Pour cette raison, quand ils ont été libérés du joug de l’esclavage, beaucoup d’entre eux étaient étonnés, ne sachant pas du tout ce qu’ils avaient gagné par cette liberté. Une partie d’entre eux a même regretté l’état précédent et a dit que leur gouvernement les accablait de taxes et d’impôts, plus que le gouvernement étranger, et souhaitait son retour. La raison en est que la force de l’absence n’avait pas encore assez agi sur eux.)
Maintenant, nous comprenons la controverse entre Rav et Shmouel. Rav interprète la Mishna « commencer par la déconsidération » pour que l’étendue de la délivrance soit mieux reconnue, et il dit donc de débuter au temps de Terah. C’est à l’opposé de Shmouel, car en Égypte Son amour et Son travail étaient déjà implantés dans une petite partie de la nation. Ainsi, l’épreuve de l’esclavage qui a été ajoutée en Égypte n’est pas un manque en lui-même, dans la vie de la nation appelée « Adam ».

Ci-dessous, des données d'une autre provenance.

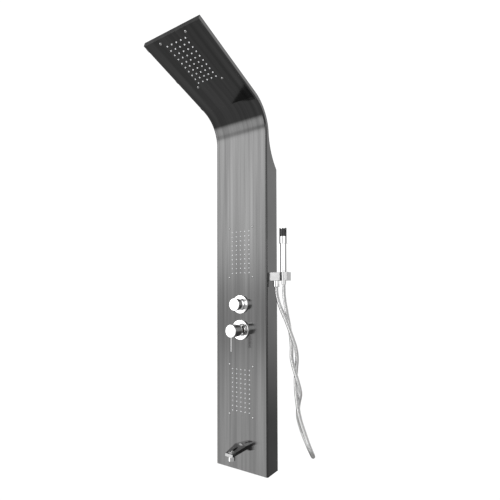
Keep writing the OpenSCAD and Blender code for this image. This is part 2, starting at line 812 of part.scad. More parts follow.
module overhead_hose() color("gray") tube(concat(port_way(1), [
    on_wall(diverter_h + port_end_r + 35, port_v, 1),
    on_wall(upper_spray_h, port_v, 6),
    on_wall(upper_end_h, port_v, 9),
    on_wall(shoulder_h - 60, port_v - 1, 4),
    on_wall(shoulder_h, port_v - 5, 2),
    on_wall((shoulder_h + bend_h)/2, barb_v + 6, 1),
    on_wall(bend_h - 12, barb_v + 0.4, 0)],
    [for (k = [0:6]) on_bend(arm_lean*k/6, barb_v)],
    [on_arm(overhead_end_s/2, barb_v), on_arm(overhead_end_s, barb_v)]),
    inner_hose_d, 2, 8);

elbow_barb = 15 + ferrule_len;
holder_barb_x = column_w/2 - tail_in - 6;
module holder_feed_hose() color("gray") tube(concat(port_way(2), [
    on_wall(diverter_h + 27, port_v - 1, holder_barb_x - 6),
    on_wall(holder_h - elbow_barb - 16, holder_v, holder_barb_x),
    on_wall(holder_h - elbow_barb, holder_v, holder_barb_x)]),
    inner_hose_d, 2, 8, [0, 1, 0]);

spout_barb_v = spout_tail + 6;
module spout_feed_hose() color("gray") tube(concat(port_way(3), [
    on_wall(mixer_h + 28, port_v, side_run - 12),
    on_wall(mixer_h, port_v, side_run),
    on_wall(lower_spray_h + 60, port_v, side_run),
    on_wall(lower_spray_h - 60, port_v, side_run),
    on_wall(spout_h + 48, port_v, side_run - 2),
    on_wall(spout_h + 14, spout_barb_v, side_run - 22),
    on_wall(spout_h, spout_barb_v, elbow_barb + 14),
    on_wall(spout_h, spout_barb_v, elbow_barb)]), inner_hose_d, 2, 8, [0, 1, 0]);

module lower_spray_hose() color("gray") tube(concat(port_way(4), [
    on_wall(mixer_h + 28, port_v, -side_run + 12),
    on_wall(mixer_h, port_v, -side_run),
    on_wall(lower_spray_h + 60, port_v, -side_run),
    on_wall(lower_spray_h - 40, 22, -side_run),
    on_wall(lower_end_h + 5, 16, -side_run + 1),
    on_wall(lower_end_h - 32, 11, -side_run + 14),
    on_wall(lower_end_h - 48, 8, -side_run/2),
    on_wall(lower_end_h - 42, barb_v, -side_run/5),
    on_wall(lower_end_h - 20, barb_v, 0),
    on_wall(lower_end_h, barb_v, 0)]), inner_hose_d, 2, 8, [0, 1, 0]);

module ferrule() {
    difference() {
        cylinder(h = ferrule_len, r = ferrule_r);
        translate([0, 0, -1]) cylinder(h = ferrule_len + 2, r = barb_r + 0.02);
    }
}

module hose_ferrules() color("silver") {
    wall_frame(mixer_h) at_ports() translate([0, 0, port_boss_r]) ferrule();
    arm_frame(overhead_s - tray_end) translate([barb_v, 0, 0]) rotate([-90, 0, 0])
        ferrule();
    wall_frame(upper_spray_h + tray_len/2) translate([barb_v, 0, 0])
        rotate([-90, 0, 0]) ferrule();
    wall_frame(lower_end_h) translate([barb_v, 0, 0]) rotate([-90, 0, 0]) ferrule();
    at_holder_elbow() translate([0, -15, -6]) rotate([90, 0, 0]) ferrule();
    at_spout_elbow() translate([0, -15, -6]) rotate([90, 0, 0]) ferrule();
}

// ---- Spout ----

module spout() color("dimgray") wall_frame(spout_h) difference() {
    union() {
        hull() {
            translate([-3, -spout_t/2, -spout_base_w/2])
                cube([3, spout_t, spout_base_w]);
            translate([-spout_out, spout_t/2 - spout_drop - spout_tip_t,
                -spout_tip_w/2]) cube([3, spout_tip_t, spout_tip_w]);
        }
        rod(-2, spout_tail, tail_r);
    }
    rod(aerator_v, spout_tail + 1, 4);
    post(-spout_h, 0, 9, aerator_v);
}

module spout_nut() color("silver") wall_frame(spout_h) difference() {
    hex_rod(sheet_t, sheet_t + 7, 16);
    rod(0, 2*margin, tail_r);
}

module aerator() color("silver") wall_frame(spout_h) difference() {
    union() {
        post(-spout_drop - spout_t - 6, -spout_drop - spout_t + 6.2, aerator_r,
            aerator_v);
        post(-spout_drop - spout_t, 0, 9, aerator_v);
    }
    post(-spout_h, 1, 7, aerator_v);
}

front_panel();
arm_cover();
cover_screws();
upper_cross_bar();
lower_cross_bar();
upper_wall_bracket();
lower_wall_bracket();
overhead_tray();
upper_spray_tray();
lower_spray_tray();
overhead_nozzles();
upper_nozzles();
lower_nozzles();
spray_screws();
valve_body();
valve_gaskets();
mixer_cartridge();
cartridge_nut();
mixer_plate();
cartridge_rotor();
stem_pin();
mixer_stem();
mixer_handle();
mixer_lever();
handle_screw();
diverter_cartridge();
diverter_nut();
diverter_plate();
diverter_spindle();
diverter_knob();
knob_screw();
holder_bar();
holder_nut();
holder_elbow();
outlet_nut();
hose_washer();
handset_nut();
handset_tube();
handset_head();
spray_face();
shower_hose();
overhead_hose();
upper_spray_hose();
lower_spray_hose();
holder_feed_hose();
spout_feed_hose();
hose_ferrules();
spout();
spout_nut();
spout_elbow();
aerator();
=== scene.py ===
import math

import bmesh
import bpy
import numpy as np
from mathutils import Matrix, Vector


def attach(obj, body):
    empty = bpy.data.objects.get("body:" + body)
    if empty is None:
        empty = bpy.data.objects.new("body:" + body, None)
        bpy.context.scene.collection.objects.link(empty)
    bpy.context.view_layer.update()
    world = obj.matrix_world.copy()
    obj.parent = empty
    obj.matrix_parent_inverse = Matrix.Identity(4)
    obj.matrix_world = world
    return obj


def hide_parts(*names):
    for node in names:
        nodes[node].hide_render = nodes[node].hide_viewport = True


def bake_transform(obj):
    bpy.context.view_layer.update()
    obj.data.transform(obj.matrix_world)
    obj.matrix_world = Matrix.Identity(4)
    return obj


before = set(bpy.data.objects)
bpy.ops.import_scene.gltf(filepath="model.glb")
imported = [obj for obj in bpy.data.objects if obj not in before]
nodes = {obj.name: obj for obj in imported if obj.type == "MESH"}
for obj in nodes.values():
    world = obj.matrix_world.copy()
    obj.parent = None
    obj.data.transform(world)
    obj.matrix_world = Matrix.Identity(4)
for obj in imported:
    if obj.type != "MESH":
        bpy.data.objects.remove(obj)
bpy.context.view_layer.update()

# Places on the column in metres: across, behind the front face, up from the bottom edge
column = {
    "depth": 0.063,
    "originUp": 0.5,
    "bendUp": 1.074,
    "bendRadius": 0.097,
    "armLean": 71.8,
    "armLength": 0.27,
}


def onWall(across, behind, up):
    return Vector((across, behind - column["depth"], up - column["originUp"]))


def wallPlace(up):  # local X across, local Y up, local Z out of the front face
    return Matrix.Translation(onWall(0, 0, up)) @ Matrix.Rotation(math.radians(90), 4, "X")


def armPlace(along):
    lean = math.radians(column["armLean"])
    start = Vector((
        0,
        -column["depth"] - column["bendRadius"] * (1 - math.cos(lean)),
        column["bendUp"] - column["originUp"] + column["bendRadius"] * math.sin(lean),
    ))
    place = start + along * Vector((0, -math.sin(lean), math.cos(lean)))
    return Matrix.Translation(place) @ Matrix.Rotation(math.radians(90) + lean, 4, "X")


view = {
    "place": (0.7353, -1.1134, 0.0661),
    "yaw": -33.637,
    "pitch": 1.426,
    "roll": -0.167,
    "lens": 28.27,
    "shiftY": 0.07,
}


def makeCamera():
    yaw, pitch, roll = (math.radians(view[k]) for k in ("yaw", "pitch", "roll"))
    ahead = Vector((math.sin(yaw) * math.cos(pitch), math.cos(yaw) * math.cos(pitch), math.sin(pitch)))
    level = Vector((math.cos(yaw), -math.sin(yaw), 0))
    upward = level.cross(ahead)
    right = level * math.cos(roll) + upward * math.sin(roll)
    upward = upward * math.cos(roll) - level * math.sin(roll)
    data = bpy.data.cameras.new("viewCamera")
    data.lens, data.sensor_width, data.shift_y = view["lens"], 36, view["shiftY"]
    camera = bpy.data.objects.new("viewCamera", data)
    bpy.context.scene.collection.objects.link(camera)
    turn = Matrix((right, upward, -ahead)).transposed().to_4x4()
    camera.matrix_world = Matrix.Translation(Vector(view["place"])) @ turn
    bpy.context.scene.camera = camera


makeCamera()
print("camera placed")


def newMaterial(name):
    material = bpy.data.materials.new(name)
    material.use_nodes = True
    tree = material.node_tree
    shader = tree.nodes["Principled BSDF"]
    return material, tree, shader


def placeOf(tree, scale=(1, 1, 1), turn=(0, 0, 0), shift=(0, 0, 0)):
    coords = tree.nodes.new("ShaderNodeTexCoord")
    mapping = tree.nodes.new("ShaderNodeMapping")
    mapping.inputs["Scale"].default_value = scale
    mapping.inputs["Rotation"].default_value = turn
    mapping.inputs["Location"].default_value = shift
    tree.links.new(coords.outputs["Object"], mapping.inputs["Vector"])
    return mapping.outputs["Vector"]


def noise(tree, scale, detail=3.0, rough=0.55, shift=(0, 0, 0)):
    made = tree.nodes.new("ShaderNodeTexNoise")
    made.inputs["Scale"].default_value = 1.0
    made.inputs["Detail"].default_value = detail
    made.inputs["Roughness"].default_value = rough
    tree.links.new(placeOf(tree, scale, shift=shift), made.inputs["Vector"])
    return made.outputs[0]


def between(tree, value, low, high, start=0.25, stop=0.75):
    made = tree.nodes.new("ShaderNodeMapRange")
    made.inputs["From Min"].default_value = start
    made.inputs["From Max"].default_value = stop
    made.inputs["To Min"].default_value = low
    made.inputs["To Max"].default_value = high
    tree.links.new(value, made.inputs["Value"])
    return made.outputs["Result"]


def blendColours(tree, factor, first, second):
    made = tree.nodes.new("ShaderNodeMix")
    made.data_type = "RGBA"
    for slot, value in ((0, factor), (6, first), (7, second)):
        if isinstance(value, bpy.types.NodeSocket):
            tree.links.new(value, made.inputs[slot])
        else:
            made.inputs[slot].default_value = value if slot == 0 else (*value, 1)
    return made.outputs[2]


def grey(level, warm=0.0):
    return (level * (1 + warm), level, level * (1 - warm))


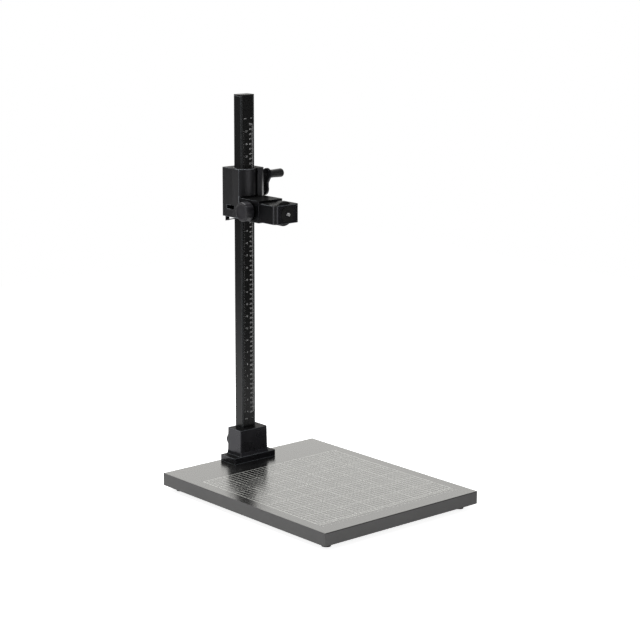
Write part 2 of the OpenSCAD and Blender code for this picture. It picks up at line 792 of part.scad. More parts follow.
// Turned grip, waisted near the crank and rounded at its free end
module crank_grip() color("#202023") {
    translate([grip_x0, grip_y, grip_z]) rotate([0, 90, 0]) difference() {
        union() {
            cylinder(d1 = grip_d - grip_taper, d2 = grip_d - grip_waist, h = grip_cone);
            translate([0, 0, grip_cone]) {
                cylinder(d1 = grip_d - grip_waist, d2 = grip_d, h = grip_l - grip_cone - grip_round);
            }
            translate([0, 0, grip_l - grip_round]) rotate_extrude() union() {
                square([grip_d / 2 - grip_round, grip_round]);
                intersection() {
                    translate([grip_d / 2 - grip_round, 0]) circle(r = grip_round);
                    square([grip_d / 2, grip_round]);
                }
            }
        }
        translate([0, 0, -1]) cylinder(d = pin_d + 2 * run_fit, h = grip_l + 2);
        translate([0, 0, grip_l - pin_head_t - pin_sink - run_fit]) {
            cylinder(d = pin_head_d + 2 * run_fit, h = grip_l);
        }
    }
}

// Arm block bolted to the carriage, bored for the carrier's spigot
module arm_block() color("#29292d") difference() {
    intersection() {
        slab([-arm_w / 2, arm_front], [arm_w / 2, car_front + arm_r + 1], arm_z, arm_top, arm_r);
        block([-arm_w / 2, arm_front, arm_z], [arm_w / 2, car_front, arm_top]);
    }
    rod_y(spigot_d + 2 * run_fit, arm_front - 1, arm_front + spigot_room, 0, arm_axis_z);
    rod_x(stud_d + 2 * run_fit, -arm_w / 2 - 1, 0, knob_y, arm_axis_z);
    for (x = [-arm_bolt_x, arm_bolt_x], z = arm_bolt_z) {
        rod_y(arm_bolt_d + 2 * run_fit, car_front - arm_bolt_deep, car_front + 1, x, z);
    }
}

module arm_block_bolts() color("#8d8e90") for (x = [-arm_bolt_x, arm_bolt_x], z = arm_bolt_z) {
    difference() {
        union() {
            rod_y(arm_bolt_d, car_front - arm_bolt_deep + 1, bolt_seat, x, z);
            rod_y(arm_bolt_head_d, bolt_seat, bolt_seat + arm_bolt_head_t, x, z);
        }
        rod_y(arm_bolt_head_d / 2, bolt_seat + 1, bolt_seat + arm_bolt_head_t + 1, x, z, $fn = 6);
    }
}

// Brass shoe whose nose lies in the spigot's groove and keeps it from sliding out
module arm_clamp_shoe() color("#b08a3c") {
    nose = -spigot_d / 2 + spigot_groove - run_fit;
    rod_x(stud_d, nose - arm_shoe_l, nose, knob_y, arm_axis_z);
}

module arm_clamp_stud() color("#b9babb") {
    nose = -spigot_d / 2 + spigot_groove - 2 * run_fit - arm_shoe_l;
    rod_x(stud_d, knob_x0 - knob_l / 2, nose, knob_y, arm_axis_z);
}

module arm_clamp_knob() color("#232327") translate([knob_x0, knob_y, arm_axis_z]) rotate([0, -90, 0]) {
    fluted_knob(knob_d, knob_l, stud_d, knob_l / 2, knob_flutes);
    knob_neck(knob_neck_d, knob_neck_l, stud_d);
}

module thrust_washer() color("#d8d8d2") difference() {
    rod_y(thrust_d, head_back, arm_front - slide_fit, 0, arm_axis_z);
    rod_y(spigot_d + 2 * run_fit, head_back - 1, arm_front + 1, 0, arm_axis_z);
}

// Carrier with rounded front corners and a room for the screw wheel, open above and below
module camera_carrier() color("#26262a") difference() {
    intersection() {
        slab([-head_w / 2, head_front], [head_w / 2, head_back + head_r + 1],
            arm_axis_z - head_h / 2, arm_axis_z + head_h / 2, head_r);
        block([-head_w / 2, head_front, arm_axis_z - head_h / 2],
            [head_w / 2, head_back, arm_axis_z + head_h / 2]);
    }
    rod_y(wheel_room_d, wheel_y0 - wheel_gap, wheel_y1 + wheel_gap, 0, arm_axis_z);
    rod_y(thread_d - thread_relief + 2 * run_fit, head_front - 1, wheel_y0, 0, arm_axis_z);
    rod_y(spigot_tail_d + 2 * run_fit, head_back - spigot_tail_l, head_back + 1, 0, arm_axis_z);
    rod_y(spigot_bolt_d + 2 * run_fit, wheel_y1, head_back, 0, arm_axis_z);
    rod_y(spigot_bolt_head_d + 2 * run_fit, wheel_y1, head_seat, 0, arm_axis_z);
}

// Turned spigot: a tail in the carrier, a journal in the arm block, a clamp groove
module carrier_spigot() color("#b9babb") difference() {
    union() {
        rod_y(spigot_tail_d, head_back - spigot_tail_l, head_back, 0, arm_axis_z);
        rod_y(spigot_d, head_back, knob_y - groove_w / 2, 0, arm_axis_z);
        rod_y(spigot_d - 2 * spigot_groove, head_back, arm_front + spigot_l, 0, arm_axis_z);
        rod_y(spigot_d, knob_y + groove_w / 2, arm_front + spigot_l, 0, arm_axis_z);
    }
    rod_y(spigot_bolt_d, head_back - spigot_tail_l - 1, head_back, 0, arm_axis_z);
}

module spigot_bolt() color("#8d8e90") difference() {
    union() {
        rod_y(spigot_bolt_head_d, wheel_y1 + wheel_gap, head_seat, 0, arm_axis_z);
        rod_y(spigot_bolt_d, wheel_y1 + wheel_gap, head_back, 0, arm_axis_z);
    }
    rod_y(spigot_bolt_d, wheel_y1, head_seat - spigot_bolt_head_t / 2, 0, arm_axis_z, $fn = 6);
}

module platform_ring() color("#101011") difference() {
    rod_y(ring_d, head_front - ring_t, head_front, 0, arm_axis_z);
    rod_y(ring_hole_d, head_front - ring_t - 1, head_front + 1, 0, arm_axis_z);
}

// Quarter-inch screw with a relieved shank behind the thread
module camera_screw() color("#d5d6d8") union() {
    rod_y(thread_d, head_front - ring_t - thread_l, head_front - ring_t, 0, arm_axis_z);
    rod_y(thread_d - thread_relief, head_front - ring_t, wheel_y1 - wheel_web, 0, arm_axis_z);
}

module screw_wheel() color("#1d1d20") difference() {
    rod_y(wheel_d, wheel_y0, wheel_y1, 0, arm_axis_z);
    rod_y(thread_d - thread_relief, wheel_y0 - 1, wheel_y1 - wheel_web, 0, arm_axis_z);
    for (i = [0 : wheel_notches - 1]) {
        translate([0, 0, arm_axis_z]) rotate([0, i * 360 / wheel_notches, 0]) {
            rod_y(notch_d, wheel_y0 - 1, wheel_y1 + 1, wheel_d / 2 + notch_d / 4, 0, $fn = 16);
        }
    }
}

baseboard_core();
grid_sheet();
backing_sheet();
edge_band_front();
edge_band_back();
edge_band_left();
edge_band_right();
rubber_feet();
rubber_foot_screws();
column_foot();
column_foot_bolts();
column_foot_washers();
foot_clamp_shoe();
foot_clamp_stud();
foot_clamp_knob();
column();
column_cap();
scale_strip();
carriage_front_shell();
carriage_rear_shell();
carriage_shell_screws();
upper_guide_liner();
lower_guide_liner();
brake_pad();
brake_shaft();
brake_cam();
brake_lever();
crank_bushes();
crank_shaft();
friction_roller();
crank_arm();
crank_screw();
crank_grip_pin();
crank_grip();
arm_block();
arm_block_bolts();
arm_clamp_shoe();
arm_clamp_stud();
arm_clamp_knob();
thrust_washer();
camera_carrier();
carrier_spigot();
spigot_bolt();
platform_ring();
camera_screw();
screw_wheel();
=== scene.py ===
import math

import bmesh
import bpy
from mathutils import Matrix, Vector


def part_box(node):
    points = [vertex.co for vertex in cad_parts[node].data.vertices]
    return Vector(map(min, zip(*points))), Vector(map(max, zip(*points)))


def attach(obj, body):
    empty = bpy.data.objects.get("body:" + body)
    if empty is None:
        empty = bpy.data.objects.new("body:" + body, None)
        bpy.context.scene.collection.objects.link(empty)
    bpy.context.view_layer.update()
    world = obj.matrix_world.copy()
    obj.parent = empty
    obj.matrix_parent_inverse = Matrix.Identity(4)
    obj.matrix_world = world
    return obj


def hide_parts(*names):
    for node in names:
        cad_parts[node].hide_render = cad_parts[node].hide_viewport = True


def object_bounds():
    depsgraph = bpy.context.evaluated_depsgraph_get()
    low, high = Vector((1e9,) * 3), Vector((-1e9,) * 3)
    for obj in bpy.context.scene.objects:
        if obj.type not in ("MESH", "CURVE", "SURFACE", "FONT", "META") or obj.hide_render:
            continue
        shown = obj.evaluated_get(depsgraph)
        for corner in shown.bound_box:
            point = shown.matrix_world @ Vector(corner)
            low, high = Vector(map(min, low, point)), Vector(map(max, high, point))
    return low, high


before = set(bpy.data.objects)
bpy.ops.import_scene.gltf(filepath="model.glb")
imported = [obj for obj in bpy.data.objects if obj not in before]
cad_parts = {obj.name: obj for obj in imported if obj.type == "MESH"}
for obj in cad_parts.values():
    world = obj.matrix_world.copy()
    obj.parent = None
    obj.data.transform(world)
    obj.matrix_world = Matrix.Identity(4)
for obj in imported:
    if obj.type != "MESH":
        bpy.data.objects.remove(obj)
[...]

Shmouel n’interprète pas comme Rav, en effet, le concept de la liberté de la nation, en ce qui a trait à la connaissance du Seigneur, est une notion sublime que seuls quelques élus peuvent comprendre, et cela après des préparatifs adéquats. Mais la majorité du peuple ne l’a pas encore atteint. Par contre, tout le monde ressent la difficulté de l’esclavage, comme l’a écrit Eben Ezra au début de la portion Michpatim : « Il n’y a rien de plus dur au monde, pour l’homme, que d’être sous l’autorité d’un homme comme lui. »
Il interprète la Mishna du point de vue de l’absence, qui prépare l’existence et qui est en cela considérée comme une partie de Sa délivrance, et pour laquelle nous devons aussi Le remercier. C’est pourquoi il ne faut pas commencer par « au début nos pères étaient des idolâtres », car cette période ne peut même pas être considérée comme « l’absence précédant l’existence », vu qu’ils étaient tout à fait privés d’existence humaine, car ils étaient totalement éloignés de Son amour.
C’est pourquoi nous commençons par l’esclavage en Égypte, où des étincelles de Son amour brûlaient déjà dans leur cœur, mais à cause de l’impatience et du dur labeur, il s’éteignait un peu plus chaque jour. C’est pourquoi il dit de commencer par « nous étions des esclaves ».